« Profession du père : Néant »
J’avoue que j’attendais cet instant, à chaque rentrée des classes. Chaque année, j’essayais d’améliorer le mouvement. Vers les 11 ou 12 ans, je m’arrangeais pour ne pas regarder autour de moi, pour feinter et faire comme si j’écrivais « docteur » ou « manutentionnaire », bref comme si je n’écrivais pas néant. Je ne me souviens pas de la première fois où ce mot est venu pour répondre à cette question précisément, ni d’où il me venait. Il faut dire qu’avant l’âge de 11 ans, je lisais. Beaucoup. Tout ce qui me passait par les mains. Je me souviens que j’étais tombé amoureuse de ce mot. Néant.
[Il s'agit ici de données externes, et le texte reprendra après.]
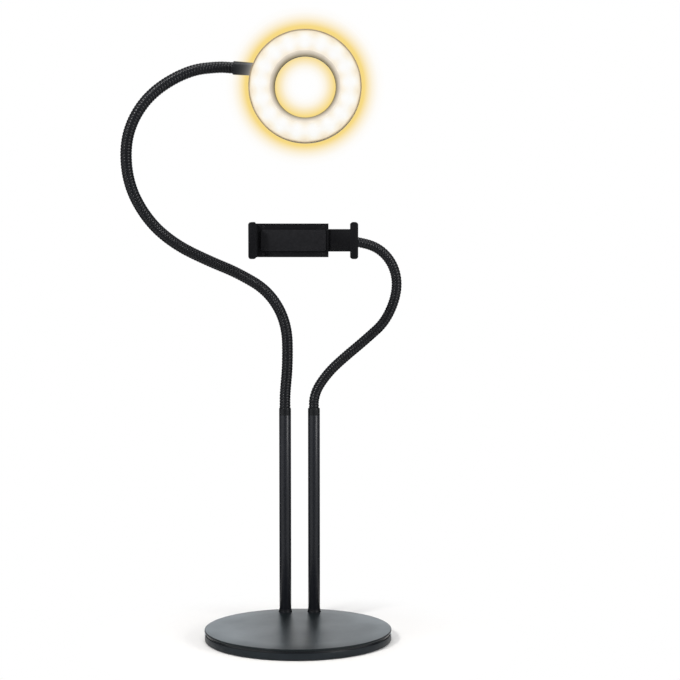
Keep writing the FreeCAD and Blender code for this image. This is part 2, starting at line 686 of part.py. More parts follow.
def ball_stud(face, direction, length, ball, bore):
    """A stud with a grooved tail, a flange and a ball, about +Z from the sleeve's face."""
    tail = SLEEVE_INSERT - length + STUD_TAIL_END_GAP
    groove_low = -SET_SCREW_BACK - STUD_GROOVE_WIDTH / 2
    groove_high = -SET_SCREW_BACK + STUD_GROOVE_WIDTH / 2
    flange = RUNNING_FIT + STUD_FLANGE
    root = STUD_EXPOSED - math.sqrt(ball ** 2 - STUD_NECK_RADIUS ** 2)
    root_angle = math.degrees(math.asin(STUD_NECK_RADIUS / ball)) - 90
    tip_angle = math.degrees(math.acos(bore / ball))
    return placed(turned([(bore, tail), (STUD_TAIL_RADIUS, tail), (STUD_TAIL_RADIUS, groove_low),
                          (STUD_GROOVE_RADIUS, groove_low), (STUD_GROOVE_RADIUS, groove_high),
                          (STUD_TAIL_RADIUS, groove_high), (STUD_TAIL_RADIUS, RUNNING_FIT),
                          (STUD_FLANGE_RADIUS, RUNNING_FIT), (STUD_FLANGE_RADIUS, flange),
                          (STUD_NECK_RADIUS, flange), (STUD_NECK_RADIUS, root),
                          bend((0, STUD_EXPOSED), ball, root_angle, tip_angle)]),
                  face, direction)


def light_sleeve():
    return sleeve(LIGHT_FACE, LIGHT_END, LIGHT_SLEEVE_LENGTH, LIGHT_NECK_RADIUS)


def phone_sleeve():
    return sleeve(PHONE_FACE, PHONE_END, PHONE_SLEEVE_LENGTH, PHONE_NECK_RADIUS)


def light_sleeve_screw():
    return set_screw(LIGHT_FACE, LIGHT_END)


def phone_sleeve_screw():
    return set_screw(PHONE_FACE, PHONE_END)


def light_ball_stud():
    return ball_stud(LIGHT_FACE, LIGHT_END, LIGHT_SLEEVE_LENGTH, LIGHT_BALL_RADIUS,
                     LIGHT_STUD_BORE)


def phone_ball_stud():
    return ball_stud(PHONE_FACE, PHONE_END, PHONE_SLEEVE_LENGTH, PHONE_BALL_RADIUS, 0)


# ---------------------------------------------------------------- lead
def lead_path():
    """The lead's corners and arc reaches: from the outlet, up the post, along the light's
    neck, through the sleeve, stud and ball, and forward into the ring."""
    outlet = LIGHT_POST + UP * OUTLET_Z
    inner_end = outlet + REAR * (POST_BORE - GROMMET_FLANGE - RUNNING_FIT)
    turn = LIGHT_BALL + LIGHT_END * (LIGHT_BALL_RADIUS + LEAD_BEND + LOOSE_FIT)
    plug = turn + FRONT * (SOCKET_STANDOFF + BOARD_HEIGHT - CONNECTOR_HEIGHT)
    corners = [inner_end, outlet] + LIGHT_CORNERS[1:-1] + [turn, plug]
    neck = arc_reaches(LIGHT_CORNERS, LIGHT_STATION_COUNTS)[1:-1]
    return corners, [0.0, LEAD_BEND] + neck + [LEAD_BEND, 0.0]


def light_lead():
    corners, reaches = lead_path()
    edges, radii = path_edges(corners, reaches)
    lead = swept(edges, LEAD_RADIUS)
    report_path("light_lead", edges, radii, lead, math.pi * LEAD_RADIUS ** 2)
    return lead


def lead_channel():
    """The way that the lead takes from the ball through the socket into the ring."""
    corners, reaches = lead_path()
    edges, radii = path_edges([LIGHT_BALL] + corners[-2:], [0.0] + reaches[-2:])
    return swept(edges, LEAD_HOLE)


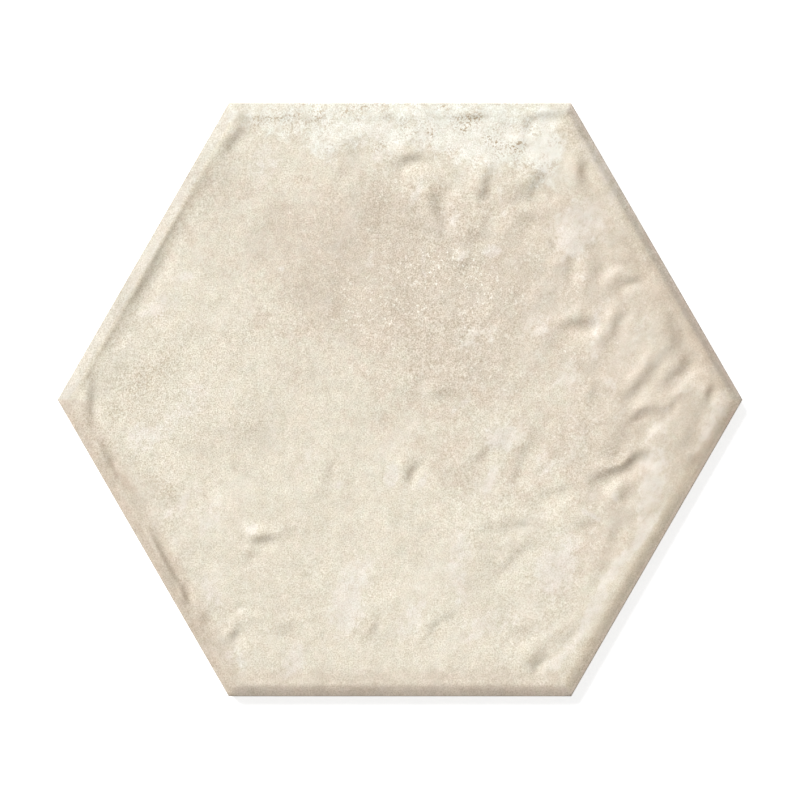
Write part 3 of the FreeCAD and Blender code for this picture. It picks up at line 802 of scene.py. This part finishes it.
# places where it is paler and cooler: partly paler glaze, partly painted highlights on slopes that
# face the key light, beside the folds and on the pimple
PALE_AND_HIGHLIT_PATCHES = [Patch(*row) for row in (
    (-82, 31, 40, 6, 4, 0.65),
    (-40, 44, 0, 0.9, 0.8, 0.95),
    (-73, 41.5, 20, 3.5, 1.8, 0.6),
    (-25, 87, 90, 5.5, 3.2, 0.7),
    (-45, 80, 60, 9, 6, 0.45),
    (-6, 82.5, 20, 4.5, 2.4, 0.7),
    (1.5, 88.5, 30, 6, 3.6, 0.3),
    (-5, 76, 20, 4, 2.2, 0.5),
    (4, 67.5, 60, 8, 1.8, 0.6),
    (-8, 47, 40, 5, 3, 0.4),
    (-72, -2, 50, 12, 5, 0.5),
    (-86, -13, 30, 7, 4, 0.65),
    (-74, -34, 32, 8, 2.5, 0.6),
    (-64, -40, 60, 8, 4, 0.5),
    (-50.2, -43.6, 20, 2.4, 1.6, 0.9),
    (-64, -64, 110, 7, 3.5, 0.6),
    (-17, -68, 75, 12, 6, 0.95),
    (-12, -56, 30, 5, 3, 0.6),
    (-36, -88, 60, 6, 4, 0.8),
    (-54, -87, 0, 6, 4, 0.55),
    (-2.8, -25.6, 70, 4.4, 2.6, 0.9),
    (7, -27.2, 70, 2.8, 1.4, 0.8),
    (-20.8, -28.2, 60, 2, 1.4, 0.7),
    (-31, -20, 60, 8, 4, 0.4),
    (4, -74, 45, 8, 4, 0.65),
    (53, -56, 70, 11, 7.5, 0.8),
    (20, -56, 90, 14, 4, 0.6),
    (30, -76, 20, 12, 5, 0.5),
    (34.5, -12.5, 20, 6.5, 4.4, 0.95),
    (30.8, -26, 66, 7.5, 2, 0.8),
    (21.5, -1.5, 60, 3.2, 1.6, 0.7),
    (18.5, -4, 70, 2.2, 1.4, 0.7),
    (60, -14, 60, 10, 5, 0.35),
    (48, -23, 60, 7, 3.5, 0.45),
    (64.5, -38.8, 150, 4.4, 1, 0.8),
    (47, 25, 15, 6, 3.4, 0.55),
    (27, 21, 0, 9, 6, 0.3),
    (57, 8, 50, 7, 4.5, 0.4),
    (18.3, 62.5, 92, 4.8, 2.3, 0.7),
    (34, 66.5, 88, 5.5, 1.6, 0.5),
    (61, 58, 30, 12, 8, 0.6),
    (57, 52, 95, 5, 4, 0.6),
    (61, 42, 85, 5, 2.5, 0.2),
    (31, 50.5, 30, 3.2, 2, 0.8),
    (21.5, 48, 40, 3, 1.8, 0.6),
    (8.2, 47.5, 92, 5.5, 1.3, 0.5),
    (65.4, 22, 93, 10, 2.4, 0.45),
    (80.5, 22, 80, 9, 4.5, 0.25),
    (69, 31, 60, 4, 2.5, 0.5),
    (72, 6, 30, 5, 3.5, 0.3),
    (96, 3, 55, 9, 5, 0.25),
    (86, -9.5, 60, 6.5, 3.4, 0.4),
    (104.4, -9.6, 59, 9, 2.4, 0.72),
    (106, -3, 57, 6, 2.6, 0.45),
    (84.5, -27.5, 72, 13, 4.6, 0.75),
    (72.6, -32, 75, 2.4, 1.1, 0.8),
    (81.5, -45, 52, 10, 2.4, 0.8),
    (71.5, -58, 60, 10, 2, 0.85),
    (64.5, -71, 60, 10, 2, 0.85),
    (57.5, -83, 57, 8, 2.4, 0.6),
    (51.5, -89.5, 35, 5, 2.8, 0.6),
    (66.4, 79.8, 120, 20, 3, 0.55),
)]
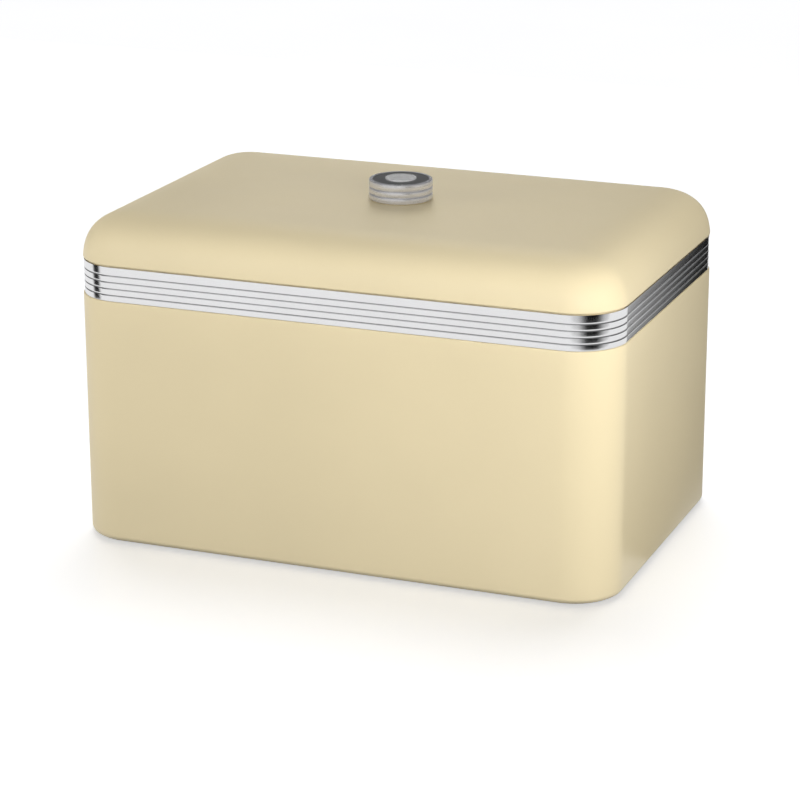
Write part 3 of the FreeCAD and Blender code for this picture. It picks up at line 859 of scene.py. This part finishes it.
# The lamps' strengths began as a fit, one render per lamp, to tones sampled in the photograph. Some were then
# changed.
world_look(0.16)
floor_sun(energy=1.6, azimuth=-162, elevation=62, spread=40)
area_light("back_left_softbox", polar(-165, 18, 2.6), MIDDLE, 2.6, 1.4, 21.4)
area_light("back_right_softbox", polar(140, 22, 2.2), MIDDLE, 1.2, 1.2, 3.6)
area_light("high_back_softbox", polar(-158, 28, 2.2), MIDDLE, 0.6, 1.6, 27)
area_light("overhead_softbox", (0, -0.1, 1.4), LID_MIDDLE, 1.2, 1.0, 1.5)
area_light("key_front_right", (0.75, -1.10, 0.50), RIGHT_CORNER, 0.35, 0.35, 1.95)
area_light("low_front_right", (0.62, -0.85, 0.36), RIGHT_CORNER, 0.3, 0.4, 2.85)
area_light("low_left", (-1.2, -0.6, 0.35), LEFT_CORNER, 0.6, 0.5, 8.4)
area_light("strip_front", (0, -0.50, 0.27), FRONT_ROLL, 1.0, 0.12, 0.8)
area_light("strip_right", (0.60, -0.25, 0.30), RIGHT_ROLL, 0.25, 0.15, 1.5)

STREAK_FRONT_RIGHT = ((0.0, 0.85), (0.22, 0.60), (0.46, 0.0), (0.59, 0.0), (0.84, 0.55), (1.0, 0.85))
STREAK_LEFT = ((0.0, 0.85), (0.33, 0.0), (0.67, 0.0), (1.0, 0.85))
STREAK_BACK_RIGHT = ((0.0, 0.0), (0.30, 0.0), (0.70, 0.30), (1.0, 0.85))
EVEN_FRONT = ((0.0, 0.5), (0.3, 0.6), (0.7, 0.6), (1.0, 0.5))
EVEN_BACK = ((0.0, 0.5), (0.3, 0.65), (0.7, 0.65), (1.0, 0.5))
card("flag_front_right", (0.51, -0.43, 0), 47, 1.05, 0.32, STREAK_FRONT_RIGHT)
card("flag_left", (-0.62, -0.28, 0), -68, 0.26, 0.32, STREAK_LEFT)
card("flag_back_right", (0.30, 0.35, 0), 0, 0.16, 0.32, STREAK_BACK_RIGHT)
card("card_front_high", (-0.4, -1.5, 0.25), 0, 2.4, 1.5, EVEN_FRONT)
card("card_back_low", (-0.6, 1.5, 0), 0, 1.8, 0.42, EVEN_BACK)

# a dark wedge on the floor at the right, which the band's right side mirrors
WEDGE_Z = -1.5 * MM
WEDGE = [(0.192, -0.02, WEDGE_Z), (0.27, -0.02, WEDGE_Z), (0.52, 0.90, WEDGE_Z), (0.27, 0.90, WEDGE_Z)]
wedge_look = stage_look("flag_floor_right_look", BLACK, MATT, 0.0)
stage_plane("flag_floor_right", WEDGE, wedge_look.material, ("glossy",))


# ---- Camera --------------------------------------------------------------------------------------------
# Fitted to the bin's outline in the photograph.
EYE = Vector((0.6818, -1.7240, 0.6768))
LOOK_AT = Vector((0.00134, -0.00584, 0.0851))
ROLL = math.radians(-0.14)


def build_camera():
    """Camera at the photograph's viewing angle."""
    data = bpy.data.cameras.new("camera")
    data.sensor_fit = "HORIZONTAL"
    data.sensor_width = 36.0
    data.lens = 126.84
    data.clip_start = 0.05
    data.clip_end = 60.0
    camera = bpy.data.objects.new("camera", data)
    facing = (LOOK_AT - EYE).to_track_quat("-Z", "Y").to_matrix()
    camera.matrix_world = Matrix.Translation(EYE) @ (facing @ Matrix.Rotation(ROLL, 3, "Z")).to_4x4()
    bpy.context.scene.collection.objects.link(camera)
    bpy.context.scene.camera = camera


build_camera()
bpy.context.scene.view_settings.view_transform = "Standard"
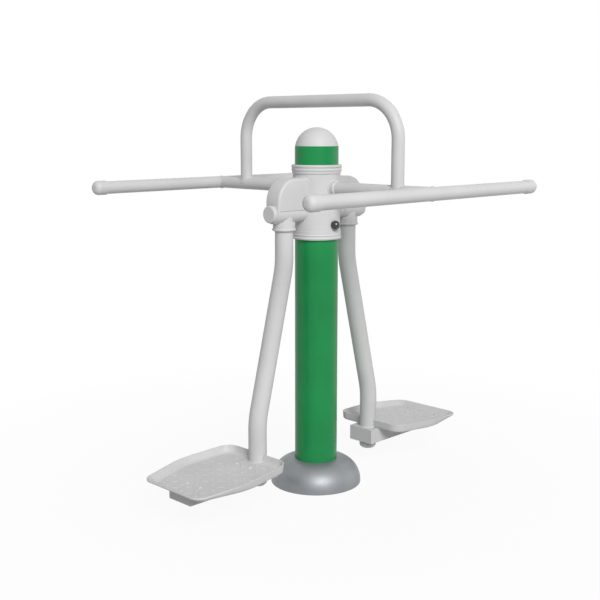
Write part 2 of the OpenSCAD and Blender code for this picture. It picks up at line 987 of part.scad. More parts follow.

Encore aujourd’hui, je vois ce qu’on appellerait aujourd’hui un trou noir, attirant tout vers lui, la lumière, le temps, tout. Pour tout fondre en son centre. Dans un noir absolu, rassurant de par son implacabilité, son incorruptibilité, son mouvement éternel, incassable. Je souriais et m’amusait les premières fois en imaginant l’effet provoqué par la lecture de ce mot par le prof en cours. Les dernières fois, je m’en foutais royalement, universellement même, pour leur faire plaisir tiens. Néantiquement, pour moi. Que j’aime ce mot. Néant.
Je crois que, déjà à l’époque, c’était un mélange d’amour du mot, de volonté de choquer le lecteur d’autorité illusoire, d’être disruptive commondit, et d’attente. Déjà. Je cherchais déjà quelqu’un avec qui jouer.